Andrea Jaeger paraissait en tension permanente. Son père, Roland, un maçon suisse qui fut boxeur et avait émigré à Chicago en 1956, la maintenait sous pression, il est vrai. Roland Jaeger, un personnage brutal et impopulaire sur le circuit féminin. L’un de ces géniteurs tellement répandus dans le tennis féminin qui voient leur progéniture avant tout comme une possible poule aux œufs d’or.

L’aventure sportive d’Andrea Jaeger bascule sur le central de Roland Garros en 1984 alors qu’elle n’avait que 19 ans. En frappant un revers lors de son match du premier tour contre Jamie Golder, une autre Américaine, elle se blesse violemment à l’épaule, abandonne le match et arrête sa carrière. Un total de sept opérations n’allait pas réussir à régler son problème. Elle avouera plus tard: «Cette blessure a été la plus belle chose qui me soit arrivée. C’est le choix de Dieu qui m’a guidée vers les enfants malades.»

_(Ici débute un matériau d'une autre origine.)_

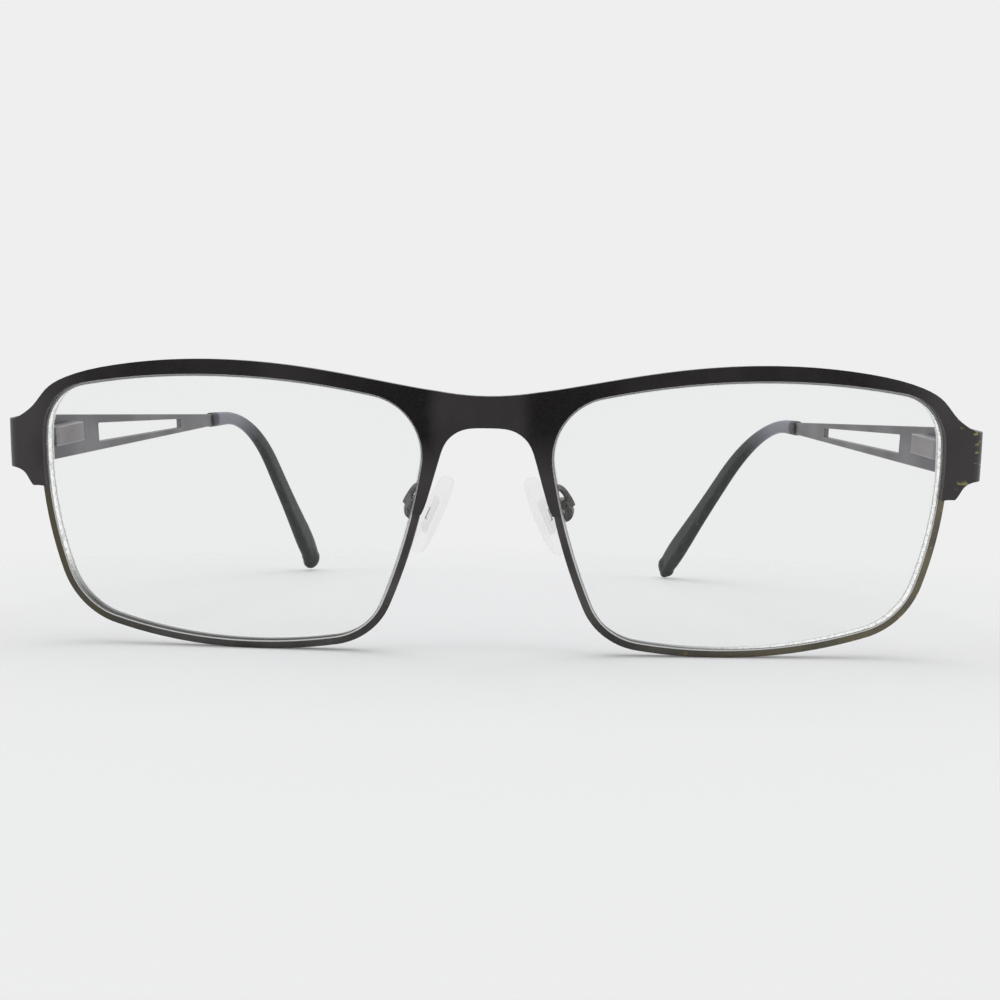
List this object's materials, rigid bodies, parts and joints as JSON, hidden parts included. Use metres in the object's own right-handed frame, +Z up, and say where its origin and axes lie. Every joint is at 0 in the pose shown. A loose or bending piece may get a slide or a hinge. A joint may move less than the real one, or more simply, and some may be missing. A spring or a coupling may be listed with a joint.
{
  "type": "eyeglasses",
  "caption": "Rectangular full-rim metal eyeglasses with a brow plate, clear lenses, silicone nose pads, spring-hinged windowed temples and bent plastic temple tips.",
  "frame": {"origin": "on the floor under the middle of the bounding box, the glasses standing open on rims and temple tips", "axes": "+Z up, +Y from the lenses towards the temple tips, +X to the wearer's left"},
  "size_m": [0.1406, 0.1448, 0.0406],
  "materials": {
    "brow_metal": "dark brushed gunmetal",
    "rim_metal": "dark gunmetal, worn in places",
    "bare_metal": "satin grey metal",
    "screw_metal": "plain steel",
    "spring_steel": "bright spring wire",
    "temple_metal": "satin grey inside",
    "tip_plastic": "satin black plastic",
    "wire_metal": "dark grey wire",
    "lens_plastic": "clear, with frosted edges",
    "pad_silicone": "clear soft silicone",
    "insert_plastic": "clear hard plastic"
  },
  "bodies": {
    "front": {"front_plate": "brow_metal", "left_rim": "rim_metal", "left_lens": "lens_plastic", "left_rim_lock_upper": "bare_metal", "left_rim_lock_lower": "bare_metal", "left_rim_screw": "screw_metal", "left_hinge_leaf": "bare_metal", "left_hinge_screw": "screw_metal", "left_pad_arm": "wire_metal", "left_pad_screw": "screw_metal", "right_rim": "rim_metal", "right_lens": "lens_plastic", "right_rim_lock_upper": "bare_metal", "right_rim_lock_lower": "bare_metal", "right_rim_screw": "screw_metal", "right_hinge_leaf": "bare_metal", "right_hinge_screw": "screw_metal", "right_pad_arm": "wire_metal", "right_pad_screw": "screw_metal"},
    "left_tongue_body": {"left_hinge_tongue": "bare_metal"},
    "left_temple_body": {"left_hinge_box": "bare_metal", "left_hinge_spring": "spring_steel", "left_temple": "temple_metal", "left_temple_tip": "tip_plastic"},
    "left_pad_body": {"left_nose_pad": "pad_silicone", "left_pad_insert": "insert_plastic"},
    "right_tongue_body": {"right_hinge_tongue": "bare_metal"},
    "right_temple_body": {"right_hinge_box": "bare_metal", "right_hinge_spring": "spring_steel", "right_temple": "temple_metal", "right_temple_tip": "tip_plastic"},
    "right_pad_body": {"right_nose_pad": "pad_silicone", "right_pad_insert": "insert_plastic"}
  },
  "joints": [
    {"name": "left_temple_fold", "type": "hinge", "parent": "front", "child": "left_tongue_body", "pos_m": [0.0676, -0.05866, 0.02987], "axis": [0, -0.1839, 0.9829], "range_deg": [-12.7, 76.3]},
    {"name": "left_spring_slide", "type": "slide", "parent": "left_tongue_body", "child": "left_temple_body", "axis": [-0.0819, 0.9796, 0.1833], "range_m": [0, 0.0012], "stiffness_N_per_m": 3000, "springref_m": -0.0005, "deforming": ["left_hinge_spring"]},
    {"name": "left_pad_rock", "type": "hinge", "parent": "front", "child": "left_pad_body", "pos_m": [0.011, -0.06112, 0.02062], "axis": [0.1586, 0.955, 0.2506], "range_deg": [-8, 8]},
    {"name": "right_temple_fold", "type": "hinge", "parent": "front", "child": "right_tongue_body", "pos_m": [-0.0676, -0.05866, 0.02987], "axis": [0, 0.1839, -0.9829], "range_deg": [-12.7, 82.3]},
    {"name": "right_spring_slide", "type": "slide", "parent": "right_tongue_body", "child": "right_temple_body", "axis": [0.0819, 0.9796, 0.1833], "range_m": [0, 0.0012], "stiffness_N_per_m": 3000, "springref_m": -0.0005, "deforming": ["right_hinge_spring"]},
    {"name": "right_pad_rock", "type": "hinge", "parent": "front", "child": "right_pad_body", "pos_m": [-0.011, -0.06112, 0.02062], "axis": [0.1586, -0.955, -0.2506], "range_deg": [-8, 8]}
  ]
}
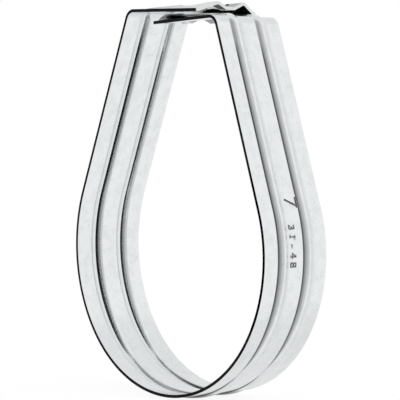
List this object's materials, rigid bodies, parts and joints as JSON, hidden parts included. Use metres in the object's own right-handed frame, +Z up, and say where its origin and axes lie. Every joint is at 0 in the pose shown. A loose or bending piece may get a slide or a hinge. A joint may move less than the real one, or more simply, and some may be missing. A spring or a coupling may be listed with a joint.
{
  "type": "sprinkler pipe clamp",
  "caption": "Pear-shaped sprinkler pipe hanger: one folded strip of galvanised sheet with pressed beads, its ends overlapping at the rod hole above the pipe seat.",
  "frame": {"origin": "centre of the pipe, on its axis, at the middle of the strip's width", "axes": "+Z up along the hanging rod, Y along the pipe, the limb with the upper flap on the -X side"},
  "size_m": [0.068, 0.02, 0.0942],
  "materials": {
    "galvanised_steel": "satin zinc coating with bare sheared edges"
  },
  "bodies": {
    "root": {"clamp_band": "galvanised_steel"}
  },
  "joints": []
}
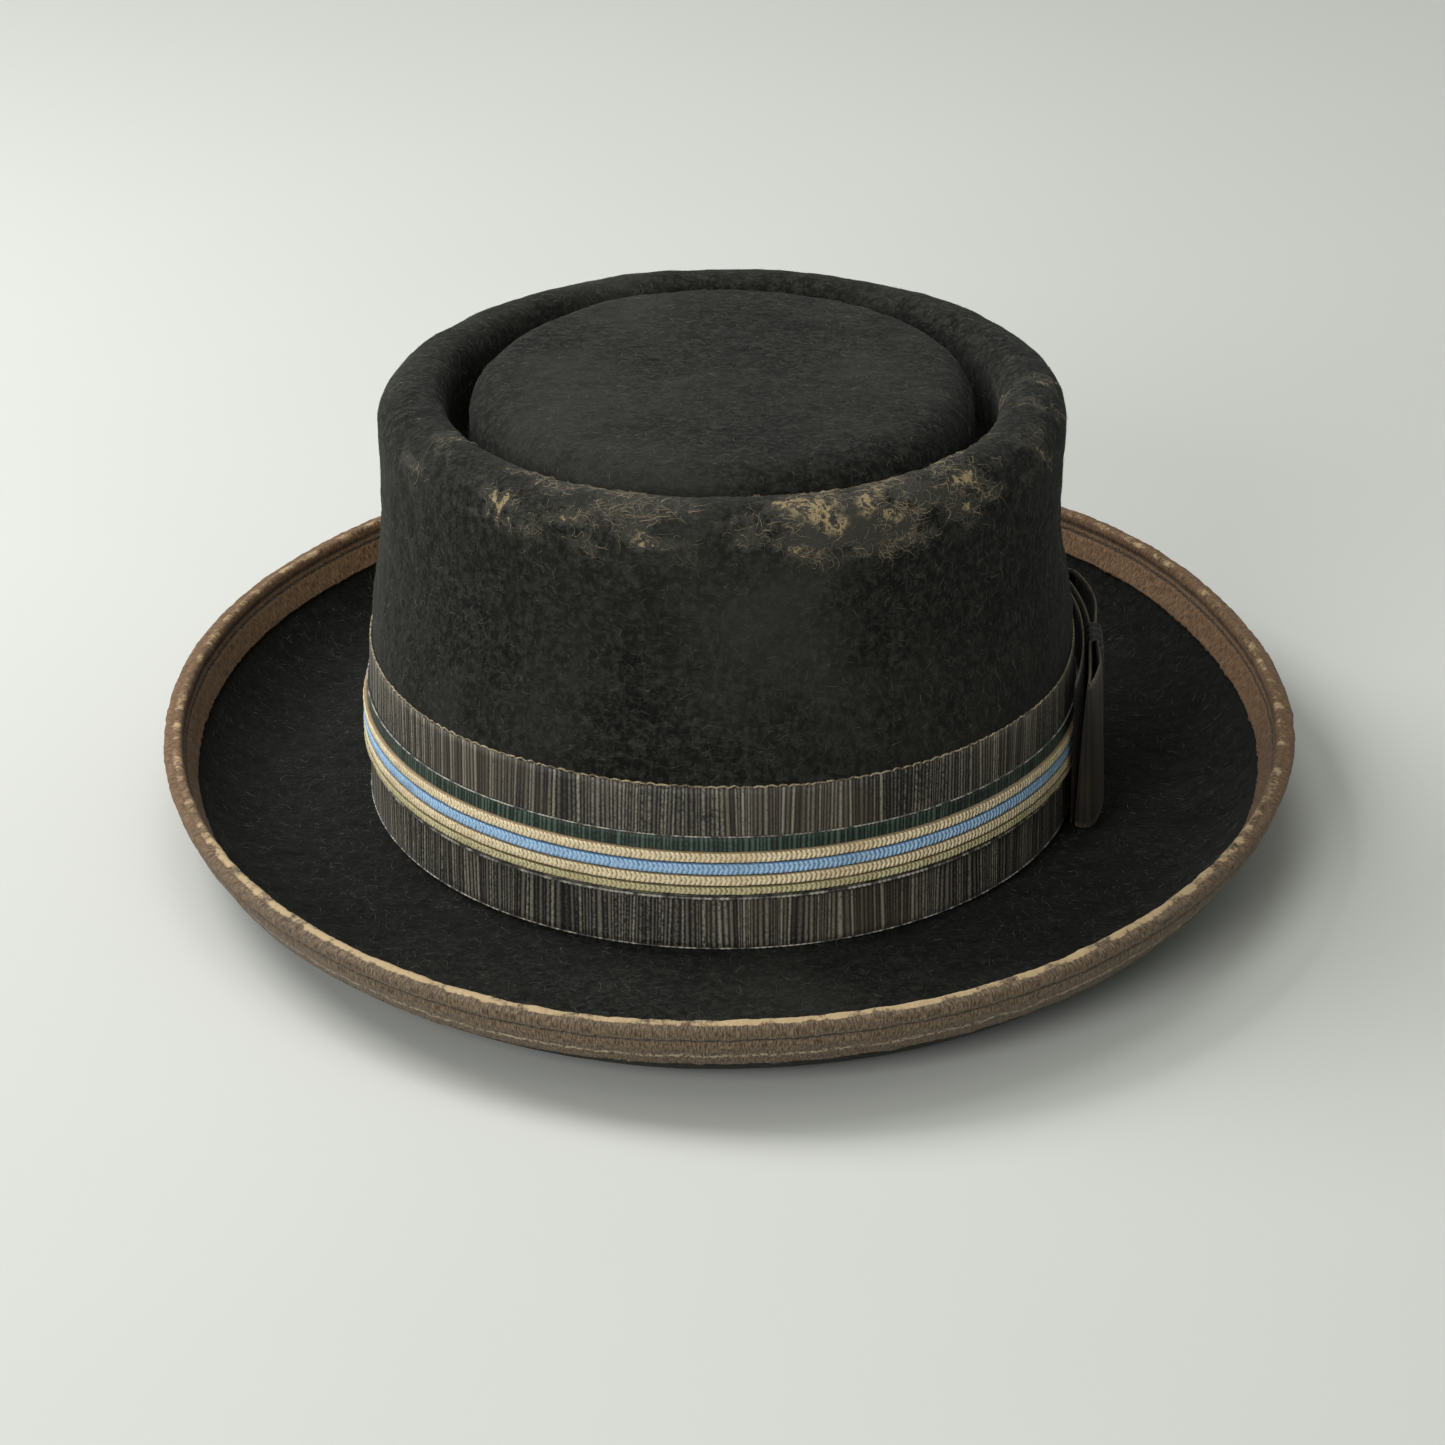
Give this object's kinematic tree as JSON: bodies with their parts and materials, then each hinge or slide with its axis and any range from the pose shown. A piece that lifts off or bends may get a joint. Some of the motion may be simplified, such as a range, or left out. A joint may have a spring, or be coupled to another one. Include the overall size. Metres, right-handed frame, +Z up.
{
  "type": "felt hat with telescope crown",
  "caption": "Fur-felt hat: low dome inside a pinched, rounded rim, all-round curled brim bound in ribbon, ribbed band under a striped ribbon, flat side bow, leather sweatband and lining.",
  "frame": {"origin": "on the surface that the brim rests on, under the middle of the head opening", "axes": "+Z up to the crown, +X to the wearer's left, where the bow is, -Y to the front"},
  "size_m": [0.2786, 0.3472, 0.1116],
  "materials": {
    "felt": "matte fur felt, worn pale along the rim",
    "binding_ribbon": "worn taupe-brown grosgrain, pale along the lip",
    "binding_thread": "dull dark brown thread",
    "band_ribbon": "dark brown-black grosgrain with upright ribs",
    "green_ribbon": "green grosgrain",
    "cream_braid": "cream flat braid",
    "blue_braid": "pale blue flat braid",
    "olive_braid": "straw-olive flat braid",
    "black_thread": "dull black thread",
    "sweatband_leather": "worn brown leather",
    "reed": "matte",
    "reed_tape": "dark cotton tape",
    "leather_thread": "waxed tan thread",
    "small_bow_ribbon": "dark satin ribbon",
    "lining_satin": "aged champagne satin",
    "lining_piping": "satin-covered cord",
    "tag_card": "blank card, matte"
  },
  "bodies": {
    "root": {"felt_body": "felt", "brim_binding": "binding_ribbon", "binding_stitches": "binding_thread", "hat_band": "band_ribbon", "stripe_ribbon": "green_ribbon", "cream_braid_upper": "cream_braid", "blue_braid": "blue_braid", "cream_braid_lower": "cream_braid", "olive_braid": "olive_braid", "band_tacks": "black_thread", "bow_backing": "band_ribbon", "bow_front_loop": "band_ribbon", "bow_back_loop": "band_ribbon", "bow_knot": "band_ribbon", "sweatband": "sweatband_leather", "sweatband_reed": "reed", "reed_tape": "reed_tape", "sweatband_stitches": "leather_thread", "sweatband_seam_tape": "reed_tape", "sweatband_bow": "small_bow_ribbon", "lining_side": "lining_satin", "lining_tip": "lining_satin", "lining_piping": "lining_piping", "size_tag": "tag_card"}
  },
  "joints": []
}
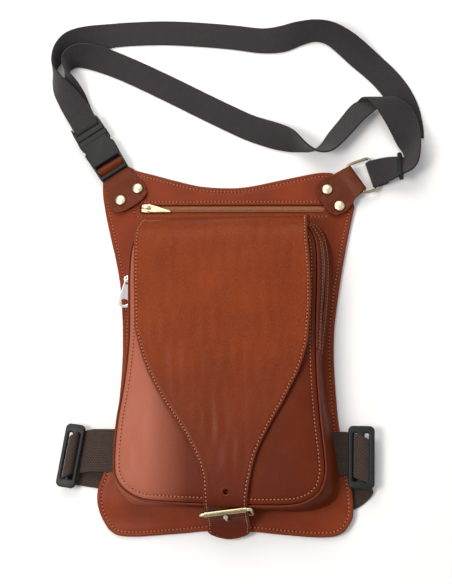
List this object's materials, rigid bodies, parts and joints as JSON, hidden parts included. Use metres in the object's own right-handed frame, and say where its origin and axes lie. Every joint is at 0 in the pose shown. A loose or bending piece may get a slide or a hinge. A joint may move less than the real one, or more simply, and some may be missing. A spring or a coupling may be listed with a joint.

La cause enfantine était déjà au cœur de ses préoccupations avant cette blessure, mais ses obligations professionnelles l’avaient empêchée de s’investir comme elle l’aurait voulu. Elle raconte:

    «Un jour, alors que j’étais toujours joueuse professionnelle, dans le cadre d’un tournoi, j’étais allée offrir des jouets à des enfants malades dans un hôpital. Il y avait là un petit garçon qui n’avait plus de mains et me défiait à des jeux vidéo. Et moi qui avais besoin de mes mains pour jouer, j’ai eu le sentiment de recevoir avec lui une leçon de vie. Il y avait également une petite fille rendue chauve par une chimiothérapie. Elle s’est saisie de mes couettes et elle m’a dit que je devais avoir les pires difficultés pour entretenir une aussi longue chevelure. Ce jour-là, je me suis fait une promesse qu’une fois ma carrière terminée, toute ma vie servirait à venir en aide à de tels enfants.»

Le destin a donc précipité ce vœu. Après avoir dédié tous ses gains de joueuse -1,5 million de dollars- à la création de sa fondation, elle est allée encore plus loin en offrant tout à sa cause, à commencer donc par elle-même.

Après sa blessure, ses relations avec son père étaient devenues exécrables. Andrea Jaeger finira même par couper les ponts avec lui, ce qu’elle regrettera évidemment lorsque celui-ci mourut prématurément. «Mais nous avions fait la  paix avant son départ», a indiqué cette inlassable visiteuse d’hôpitaux qui a même fait construire un ranch à Aspen, dans le Colorado, où elle accueille des dizaines d’enfants en fin de vie. Elle poursuit sa tâche, aidée par des donateurs comme Andre Agassi, Monica Seles ou l’ancien top model, Cindy Crawford, devenue l’une de ses proches.